*** Source excerpt ***
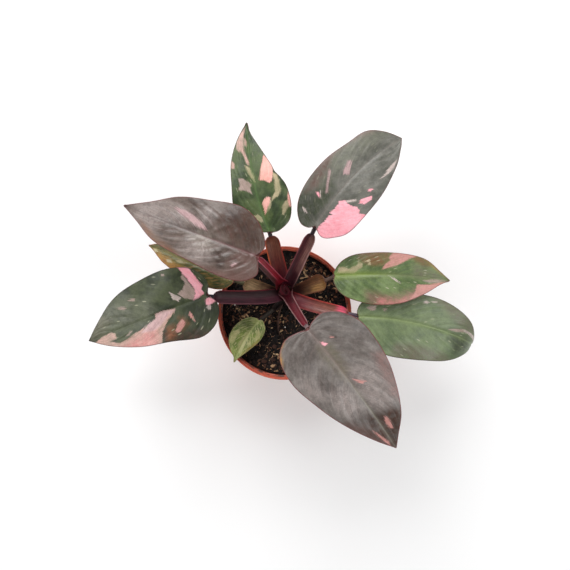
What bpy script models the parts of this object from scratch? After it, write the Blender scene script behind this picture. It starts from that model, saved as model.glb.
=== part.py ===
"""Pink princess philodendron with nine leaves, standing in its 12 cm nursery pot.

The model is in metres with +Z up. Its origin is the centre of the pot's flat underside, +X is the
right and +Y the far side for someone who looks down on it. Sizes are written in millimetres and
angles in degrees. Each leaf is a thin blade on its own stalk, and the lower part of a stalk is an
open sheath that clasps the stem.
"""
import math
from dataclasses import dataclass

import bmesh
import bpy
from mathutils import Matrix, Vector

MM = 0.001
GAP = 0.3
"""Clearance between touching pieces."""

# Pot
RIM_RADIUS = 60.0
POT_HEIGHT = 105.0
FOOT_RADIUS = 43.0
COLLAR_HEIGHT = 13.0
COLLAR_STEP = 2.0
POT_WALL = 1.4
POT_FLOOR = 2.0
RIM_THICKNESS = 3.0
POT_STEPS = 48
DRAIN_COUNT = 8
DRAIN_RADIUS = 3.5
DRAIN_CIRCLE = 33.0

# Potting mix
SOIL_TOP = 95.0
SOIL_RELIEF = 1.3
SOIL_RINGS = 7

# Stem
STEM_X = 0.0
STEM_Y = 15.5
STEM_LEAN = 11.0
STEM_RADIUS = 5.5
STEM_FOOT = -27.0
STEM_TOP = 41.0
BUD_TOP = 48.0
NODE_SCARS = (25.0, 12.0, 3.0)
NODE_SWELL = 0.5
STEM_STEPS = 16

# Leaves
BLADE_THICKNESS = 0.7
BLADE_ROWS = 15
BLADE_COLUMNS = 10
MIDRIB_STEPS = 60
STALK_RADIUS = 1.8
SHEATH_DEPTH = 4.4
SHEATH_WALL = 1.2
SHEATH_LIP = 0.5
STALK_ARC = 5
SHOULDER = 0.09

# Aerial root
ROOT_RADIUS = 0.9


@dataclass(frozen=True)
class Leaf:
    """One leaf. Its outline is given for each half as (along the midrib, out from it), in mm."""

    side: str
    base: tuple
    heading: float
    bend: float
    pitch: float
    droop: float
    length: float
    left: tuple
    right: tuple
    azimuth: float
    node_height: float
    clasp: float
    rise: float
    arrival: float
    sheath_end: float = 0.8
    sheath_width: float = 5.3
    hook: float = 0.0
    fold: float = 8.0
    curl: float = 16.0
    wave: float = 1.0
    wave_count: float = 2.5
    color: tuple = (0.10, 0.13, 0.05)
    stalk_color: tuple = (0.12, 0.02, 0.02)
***
Objective: Can you give every line above again, exactly as written?

Answer for this exercise:
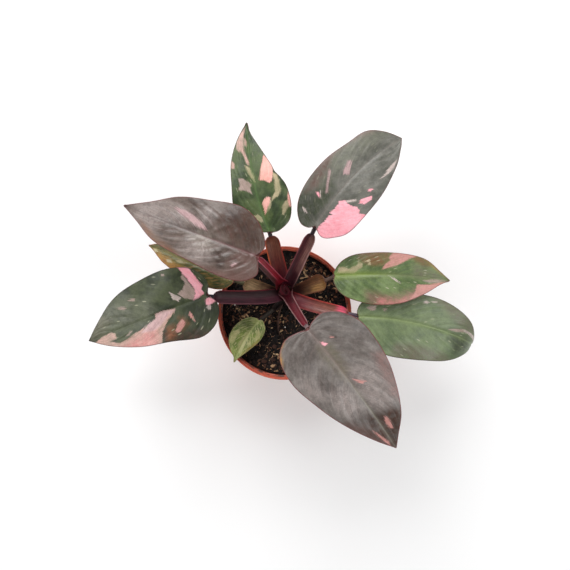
What bpy script models the parts of this object from scratch? After it, write the Blender scene script behind this picture. It starts from that model, saved as model.glb.
=== part.py ===
"""Pink princess philodendron with nine leaves, standing in its 12 cm nursery pot.

The model is in metres with +Z up. Its origin is the centre of the pot's flat underside, +X is the
right and +Y the far side for someone who looks down on it. Sizes are written in millimetres and
angles in degrees. Each leaf is a thin blade on its own stalk, and the lower part of a stalk is an
open sheath that clasps the stem.
"""
import math
from dataclasses import dataclass

import bmesh
import bpy
from mathutils import Matrix, Vector

MM = 0.001
GAP = 0.3
"""Clearance between touching pieces."""

# Pot
RIM_RADIUS = 60.0
POT_HEIGHT = 105.0
FOOT_RADIUS = 43.0
COLLAR_HEIGHT = 13.0
COLLAR_STEP = 2.0
POT_WALL = 1.4
POT_FLOOR = 2.0
RIM_THICKNESS = 3.0
POT_STEPS = 48
DRAIN_COUNT = 8
DRAIN_RADIUS = 3.5
DRAIN_CIRCLE = 33.0

# Potting mix
SOIL_TOP = 95.0
SOIL_RELIEF = 1.3
SOIL_RINGS = 7

# Stem
STEM_X = 0.0
STEM_Y = 15.5
STEM_LEAN = 11.0
STEM_RADIUS = 5.5
STEM_FOOT = -27.0
STEM_TOP = 41.0
BUD_TOP = 48.0
NODE_SCARS = (25.0, 12.0, 3.0)
NODE_SWELL = 0.5
STEM_STEPS = 16

# Leaves
BLADE_THICKNESS = 0.7
BLADE_ROWS = 15
BLADE_COLUMNS = 10
MIDRIB_STEPS = 60
STALK_RADIUS = 1.8
SHEATH_DEPTH = 4.4
SHEATH_WALL = 1.2
SHEATH_LIP = 0.5
STALK_ARC = 5
SHOULDER = 0.09

# Aerial root
ROOT_RADIUS = 0.9


@dataclass(frozen=True)
class Leaf:
    """One leaf. Its outline is given for each half as (along the midrib, out from it), in mm."""

    side: str
    base: tuple
    heading: float
    bend: float
    pitch: float
    droop: float
    length: float
    left: tuple
    right: tuple
    azimuth: float
    node_height: float
    clasp: float
    rise: float
    arrival: float
    sheath_end: float = 0.8
    sheath_width: float = 5.3
    hook: float = 0.0
    fold: float = 8.0
    curl: float = 16.0
    wave: float = 1.0
    wave_count: float = 2.5
    color: tuple = (0.10, 0.13, 0.05)
    stalk_color: tuple = (0.12, 0.02, 0.02)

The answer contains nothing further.